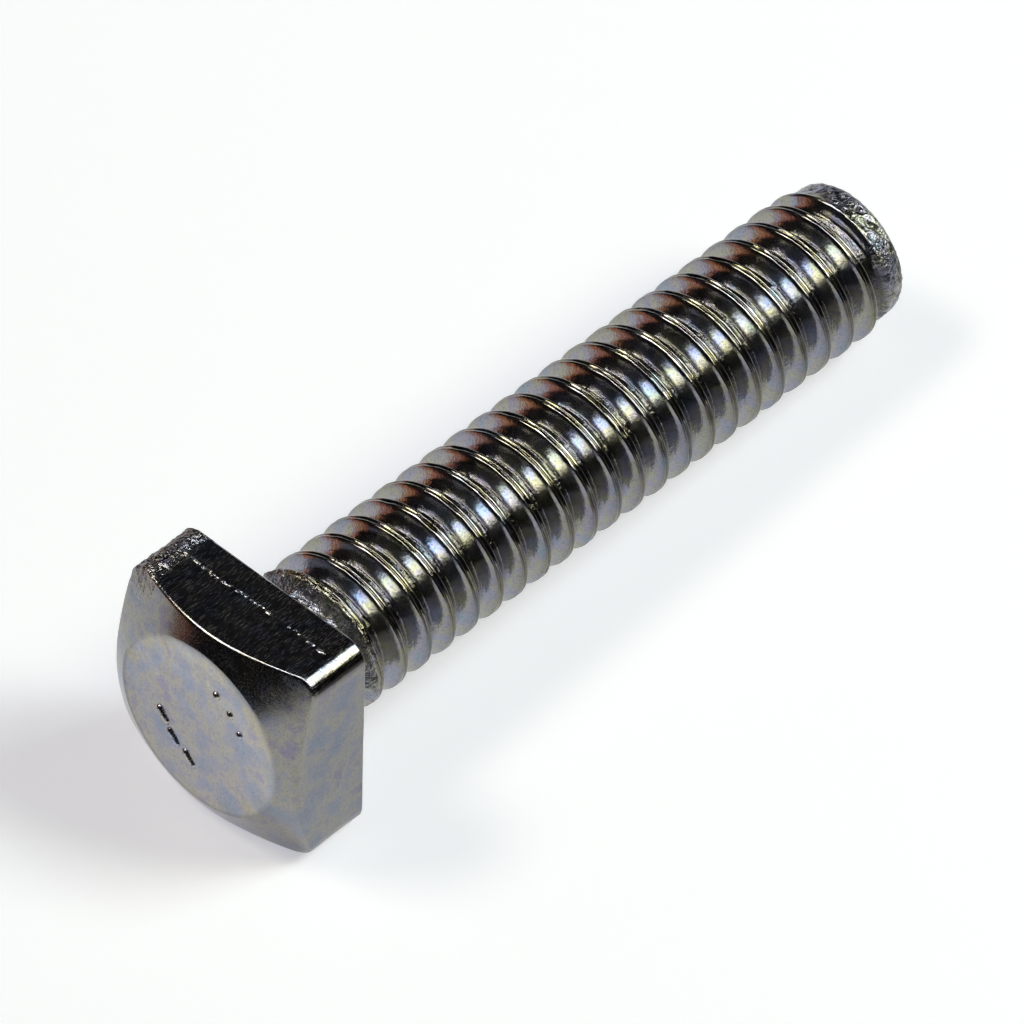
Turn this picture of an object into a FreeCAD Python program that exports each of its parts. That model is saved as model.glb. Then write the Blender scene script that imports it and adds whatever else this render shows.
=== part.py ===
import FreeCAD, Part
import math
import os

from FreeCAD import Vector

# A square head bolt with a coarse rolled thread, forged and rolled in one piece, in millimetres. The origin
# is the centre of the bearing face under the head. The bolt lies on a flat surface, on the lower edge of its
# bearing face and on the last full turn of thread at its tip, so its axis slopes down from the head.

# Head
across_flats = 9.3
head_height = 3.95
flat_corner_radius = 0.85
top_circle_diameter = 7.8
top_chamfer_deg = 28.0
bearing_edge_break = 0.12

# Shank and thread
length_under_head = 31.1
thread_major_diameter = 6.25
thread_pitch = 1.27
crest_flat = 0.26
root_flat = 0.2
flank_deg = 30.0
# Where the middle of the crest crosses the +Y side, measured from the bearing face
crest_phase = 0.54
# Each turn of the helix is this many straight steps
steps_per_turn = 24

# How the thread fades into the neck under the head
neck_length = 0.55
neck_flare = 0.42
crest_fade_in = 1.6
groove_fade_in = 1.5

# How the thread fades into the plain band at the tip, and how the band tapers and then rounds off
tip_band_length = 0.92
tip_band_drop = 0.06
tip_edge_length = 0.3
tip_edge_drop = 0.24
crest_fade_out = 0.6
groove_fade_out = 0.9

thread_depth = (thread_pitch - crest_flat - root_flat) / 2 / math.tan(math.radians(flank_deg))
major_radius = thread_major_diameter / 2
root_radius = major_radius - thread_depth
# The thread is rolled on a blank whose radius lies midway between root and crest
blank_radius = major_radius - thread_depth / 2
tip_band_radius = blank_radius - tip_band_drop
tip_face_radius = tip_band_radius - tip_edge_drop
# Well outside the thread
clear_radius = major_radius + thread_depth
tip_band_x = length_under_head - tip_band_length
tip_edge_x = length_under_head - tip_edge_length
last_full_crest_x = tip_band_x - crest_fade_out
inside_head_x = -head_height / 2


def revolved(points):
    """A solid of revolution about the X axis, from an outline of (x, radius) corners."""
    corners = [Vector(x, 0, radius) for x, radius in points]
    outline = Part.makePolygon(corners + [corners[0]])
    return Part.Face(outline).revolve(Vector(0, 0, 0), Vector(1, 0, 0), 360)


def helix_point(radius, start_x, step):
    """A point on a right-handed helix that starts on the +Y side at start_x."""
    turns = step / steps_per_turn
    angle = 2 * math.pi * turns
    return Vector(start_x + thread_pitch * turns, radius * math.cos(angle), radius * math.sin(angle))


def helix_step(radius, start_x, step):
    """The straight edge from one point of a helix to the next."""
    here = helix_point(radius, start_x, step)
    there = helix_point(radius, start_x, step + 1)
    return Part.LineSegment(here, there).toShape()


def ridge_profile():
    """The (x, radius) corners of one pitch of thread, from the foot of one ridge to the foot of the next."""
    half_crest = crest_flat / 2
    half_base = (thread_pitch - root_flat) / 2
    return [
        (-half_base, root_radius),
        (-half_crest, major_radius),
        (half_crest, major_radius),
        (half_base, root_radius),
        (thread_pitch - half_base, root_radius),
    ]


def turn_faces(start_x, turn):
    """The flank, crest and root faces of one turn of thread."""
    faces = []
    for step in range(turn * steps_per_turn, (turn + 1) * steps_per_turn):
        edges = [helix_step(radius, start_x + dx, step) for dx, radius in ridge_profile()]
        faces += [Part.makeRuledSurface(a, b) for a, b in zip(edges, edges[1:])]
    return faces


def step_face(middle_x):
    """The flat face on the +Y side that ends the thread, where the crest's middle is at middle_x."""
    profile = [(middle_x + dx, radius) for dx, radius in ridge_profile()]
    corners = [Vector(profile[0][0], 0, 0)]
    corners += [Vector(x, radius, 0) for x, radius in profile]
    corners += [Vector(profile[-1][0], 0, 0)]
    return Part.Face(Part.makePolygon(corners + [corners[0]]))


def ramp_faces(foot_x, turn):
    """The spiral ramp over one turn, from the axis out to the foot of the thread, that meets a step face."""
    faces = []
    for step in range(turn * steps_per_turn, (turn + 1) * steps_per_turn):
        inner = helix_step(0, foot_x, step)
        outer = helix_step(root_radius, foot_x, step)
        faces.append(Part.makeRuledSurface(inner, outer))
    return faces


def threaded_rod():
    """Full thread all the way, from inside the head to beyond the tip."""
    start_x = crest_phase - thread_pitch * math.ceil(crest_phase / thread_pitch)
    turns = math.ceil((length_under_head - start_x) / thread_pitch) + 1
    first_foot_x = start_x + ridge_profile()[0][0]
    last_foot_x = start_x + ridge_profile()[-1][0]
    faces = [step_face(start_x), step_face(start_x + thread_pitch * turns)]
    faces += ramp_faces(first_foot_x, 0)
    faces += ramp_faces(last_foot_x, turns - 1)
    for turn in range(turns):
        faces += turn_faces(start_x, turn)
    skin = Part.makeCompound(faces)
    skin.sewShape()
    return Part.Solid(skin.Shells[0])


def groove_fill(solid_x, blank_x, root_x):
    """Fills the grooves wholly from solid_x to blank_x, then down a cone that meets the root at root_x."""
    slope = (root_radius - blank_radius) / (root_x - blank_x)
    hidden_x = root_x + (root_x - blank_x) / 2
    hidden_radius = blank_radius + slope * (hidden_x - blank_x)
    return revolved(
        [
            (solid_x, 0),
            (solid_x, clear_radius),
            (blank_x, clear_radius),
            (blank_x, blank_radius),
            (hidden_x, hidden_radius),
            (hidden_x, 0),
        ]
    )


def shank_outline():
    """The flared neck, the crests' outside with its fades at both ends, and the rounded tip."""
    first_full_crest_x = neck_length + crest_fade_in
    return revolved(
        [
            (inside_head_x, 0),
            (inside_head_x, blank_radius + neck_flare),
            (0, blank_radius + neck_flare),
            (neck_flare, blank_radius),
            (neck_length, blank_radius),
            (first_full_crest_x, major_radius),
            (first_full_crest_x, clear_radius),
            (last_full_crest_x, clear_radius),
            (last_full_crest_x, major_radius),
            (tip_band_x, blank_radius),
            (tip_edge_x, tip_band_radius),
            (length_under_head, tip_face_radius),
            (length_under_head, 0),
        ]
    )


def threaded_shank():
    """The rod of full thread with its grooves filled and its crests trimmed towards both ends."""
    beyond_tip_x = length_under_head + tip_band_length
    neck_fill = groove_fill(inside_head_x, neck_length, neck_length + groove_fade_in)
    tip_fill = groove_fill(beyond_tip_x, tip_band_x, tip_band_x - groove_fade_out)
    return threaded_rod().fuse([neck_fill, tip_fill]).common(shank_outline())


def rounded_block():
    """The square block of the head with its four upright edges rounded."""
    half = across_flats / 2
    corners = [Vector(0, y * half, z * half) for y, z in ((1, 1), (-1, 1), (-1, -1), (1, -1))]
    outline = Part.Face(Part.makePolygon(corners + [corners[0]]))
    block = outline.extrude(Vector(-head_height, 0, 0))
    upright = [e for e in block.Edges if abs(e.Vertexes[0].X - e.Vertexes[1].X) > head_height / 2]
    return block.makeFillet(flat_corner_radius, upright)


def head_outline():
    """The flat top circle of the head, with the conical chamfer that widens from it past the corners."""
    half_diagonal = across_flats / math.sqrt(2)
    circle_radius = top_circle_diameter / 2
    rim_x = -head_height + (half_diagonal - circle_radius) * math.tan(math.radians(top_chamfer_deg))
    return revolved(
        [
            (-head_height, 0),
            (-head_height, circle_radius),
            (rim_x, half_diagonal),
            (0, half_diagonal),
            (0, 0),
        ]
    )


def square_head():
    """The square head, with broken edges at the bearing face and corners chamfered towards the top."""
    block = rounded_block()
    bearing_edges = [e for e in block.Edges if max(abs(v.X) for v in e.Vertexes) < bearing_edge_break / 2]
    block = block.makeChamfer(bearing_edge_break, bearing_edges)
    return block.common(head_outline())


def rest_angle_deg():
    """The slope of the axis when the bearing face's lower edge and the last full crest touch one surface."""
    # The crest starts on the +Y side and meets the surface, on the -Z side, after three quarters of each turn
    turns_to_last = math.floor((last_full_crest_x - crest_phase) / thread_pitch - 0.75) + 0.75
    crest_x = crest_phase + thread_pitch * turns_to_last + crest_flat / 2
    drop = across_flats / 2 - major_radius
    return math.degrees(math.atan(drop / (crest_x + bearing_edge_break)))


def bolt():
    """The whole bolt, lying on the surface that it rests on."""
    solid = square_head().fuse(threaded_shank()).Solids[0]
    solid.rotate(Vector(0, 0, 0), Vector(0, 1, 0), rest_angle_deg())
    return solid


os.makedirs("parts", exist_ok=True)
bolt().exportStep("parts/square_head_bolt.step")
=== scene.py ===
import math

import bmesh
import bpy
from mathutils import Matrix, Vector, noise

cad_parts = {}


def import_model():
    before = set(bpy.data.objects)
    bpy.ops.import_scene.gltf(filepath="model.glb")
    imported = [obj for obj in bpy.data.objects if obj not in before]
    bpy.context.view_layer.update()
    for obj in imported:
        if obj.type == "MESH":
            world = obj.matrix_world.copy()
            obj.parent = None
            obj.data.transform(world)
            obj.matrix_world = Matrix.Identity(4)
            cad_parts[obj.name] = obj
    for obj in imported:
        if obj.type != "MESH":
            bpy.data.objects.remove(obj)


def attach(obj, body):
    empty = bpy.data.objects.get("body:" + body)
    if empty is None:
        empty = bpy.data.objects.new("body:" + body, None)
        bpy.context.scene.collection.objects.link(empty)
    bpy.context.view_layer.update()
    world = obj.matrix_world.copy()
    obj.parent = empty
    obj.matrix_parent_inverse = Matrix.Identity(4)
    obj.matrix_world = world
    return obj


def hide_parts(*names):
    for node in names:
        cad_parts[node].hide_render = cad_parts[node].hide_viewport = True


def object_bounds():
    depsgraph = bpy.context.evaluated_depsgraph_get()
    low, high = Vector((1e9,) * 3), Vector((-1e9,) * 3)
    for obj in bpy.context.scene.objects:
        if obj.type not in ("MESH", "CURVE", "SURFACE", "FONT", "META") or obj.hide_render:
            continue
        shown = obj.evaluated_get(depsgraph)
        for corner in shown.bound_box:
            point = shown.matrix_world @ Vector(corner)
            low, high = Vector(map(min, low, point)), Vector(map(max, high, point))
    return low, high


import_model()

cad_low, cad_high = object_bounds()

# Sizes in millimetres, as in the CAD source
ACROSS_FLATS = 9.3
HEAD_HEIGHT = 3.95
FLAT_CORNER_RADIUS = 0.85
TOP_CIRCLE_RADIUS = 3.9
TOP_CHAMFER_DEG = 28.0
BEARING_EDGE_BREAK = 0.12
LENGTH = 31.1
MAJOR_RADIUS = 3.125
PITCH = 1.27
CREST_FLAT = 0.26
ROOT_FLAT = 0.2
FLANK_DEG = 30.0
CREST_PHASE = 0.54
NECK_LENGTH = 0.55
NECK_FLARE = 0.42
CREST_FADE_IN = 1.6
GROOVE_FADE_IN = 1.5
TIP_BAND_LENGTH = 0.92
TIP_BAND_DROP = 0.06
CREST_FADE_OUT = 0.6
GROOVE_FADE_OUT = 0.9
REST_ANGLE_DEG = 2.941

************

#### Do this:
Every line from the one containing "# The crest" through the one containing "obj.matrix_world = Matrix.Identity(4)" is to be given again exactly, both ends included, and no line outside that range.

#### Finished answer:
    # The crest starts on the +Y side and meets the surface, on the -Z side, after three quarters of each turn
    turns_to_last = math.floor((last_full_crest_x - crest_phase) / thread_pitch - 0.75) + 0.75
    crest_x = crest_phase + thread_pitch * turns_to_last + crest_flat / 2
    drop = across_flats / 2 - major_radius
    return math.degrees(math.atan(drop / (crest_x + bearing_edge_break)))


def bolt():
    """The whole bolt, lying on the surface that it rests on."""
    solid = square_head().fuse(threaded_shank()).Solids[0]
    solid.rotate(Vector(0, 0, 0), Vector(0, 1, 0), rest_angle_deg())
    return solid


os.makedirs("parts", exist_ok=True)
bolt().exportStep("parts/square_head_bolt.step")
=== scene.py ===
import math

import bmesh
import bpy
from mathutils import Matrix, Vector, noise

cad_parts = {}


def import_model():
    before = set(bpy.data.objects)
    bpy.ops.import_scene.gltf(filepath="model.glb")
    imported = [obj for obj in bpy.data.objects if obj not in before]
    bpy.context.view_layer.update()
    for obj in imported:
        if obj.type == "MESH":
            world = obj.matrix_world.copy()
            obj.parent = None
            obj.data.transform(world)
            obj.matrix_world = Matrix.Identity(4)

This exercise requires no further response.